Pixner's basic argument is that first century CE archaeological remains, dating to the early post-Herodian period, are now part of the structure on Mount Zion known as the Tomb of David. These remains are those of a Judeo-Christian synagogue, the traditional location of the Cenacle, later known as the "Church of the Apostles." The orientation of the niche of the original building is toward what is presently the Church of the Holy Sepulcher. Theodosius I (ca. 382) caused an octagonal memorial church to be built adjacent to the Church of the Apostles and both structures appear in the Pudentiana mosaic. Later, he argues, the Church of the Apostles became an extension to the Hagia Sion (Holy Zion) basilica (415-1009 CE) as depicted in the Madaba mosaic. Following the 1009 partial destruction of Hagia Zion by Hakim, the Fatimid sultan of Egypt, Pixner believes the Crusaders constructed, on the southern part of the ruins of Hagia Sion, a new building incorporating the Church of the Apostles within it. They named the building St. Mary of Mount Zion (ca. 1110-1219). For Pixner the first-century ashlars in the present-day Tomb of David are the remnant of the "mother of all churches" and the site of the original Judeo-Christian See of Jerusalem.
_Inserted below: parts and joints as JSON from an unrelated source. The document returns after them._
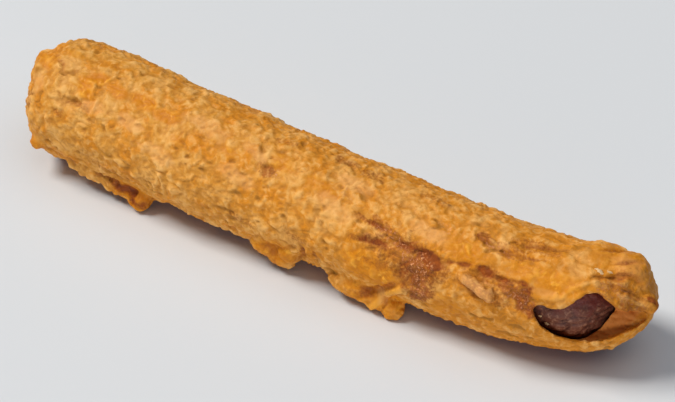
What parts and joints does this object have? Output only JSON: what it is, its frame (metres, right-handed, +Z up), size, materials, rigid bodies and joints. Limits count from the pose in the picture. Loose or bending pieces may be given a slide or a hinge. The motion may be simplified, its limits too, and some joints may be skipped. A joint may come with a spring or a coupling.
{
  "type": "battered saveloy",
  "caption": "Deep-fried battered sausage: a cooked saveloy in a knobbly golden crust, with drips along one side and one end torn open over the dark skin.",
  "frame": {"origin": "bottom centre of the whole object, on the flat strip that it lies on", "axes": "+X along the log towards its open end, -Y to the side with the drips, +Z up"},
  "size_m": [0.2192, 0.0418, 0.0386],
  "materials": {
    "fried_batter": "matte, slightly oily, golden fried crust",
    "saveloy_skin": "moist, dark reddish-brown skin"
  },
  "bodies": {
    "root": {"batter": "fried_batter", "saveloy": "saveloy_skin"}
  },
  "joints": []
}
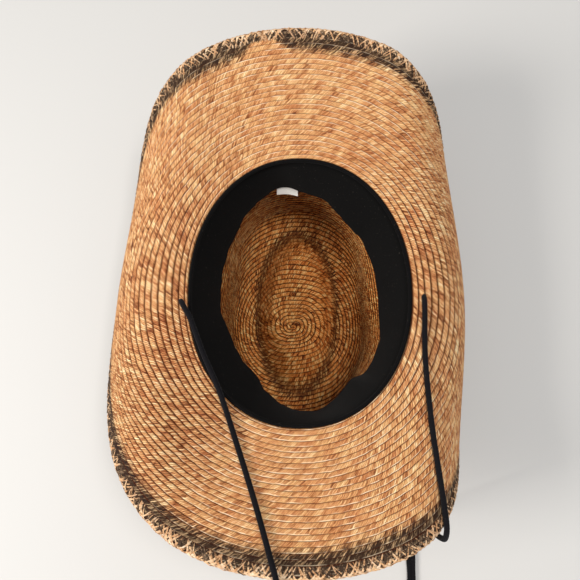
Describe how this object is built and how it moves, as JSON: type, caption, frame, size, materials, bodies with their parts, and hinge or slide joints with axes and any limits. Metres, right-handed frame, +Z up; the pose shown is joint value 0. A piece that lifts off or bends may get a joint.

In science a hypothesis cannot be rejected based upon an inadequate sample. The data offered by Pixner and Geva are not sufficiently compelling to develop an adequate explanation. In both cases we have the emergence of two basic theories. At this time more data is needed to explain the early history of the Cenacle building. Absent additional excavation of the site, an increasingly remote possibility, the matter is largely one of conjecture and religious faith.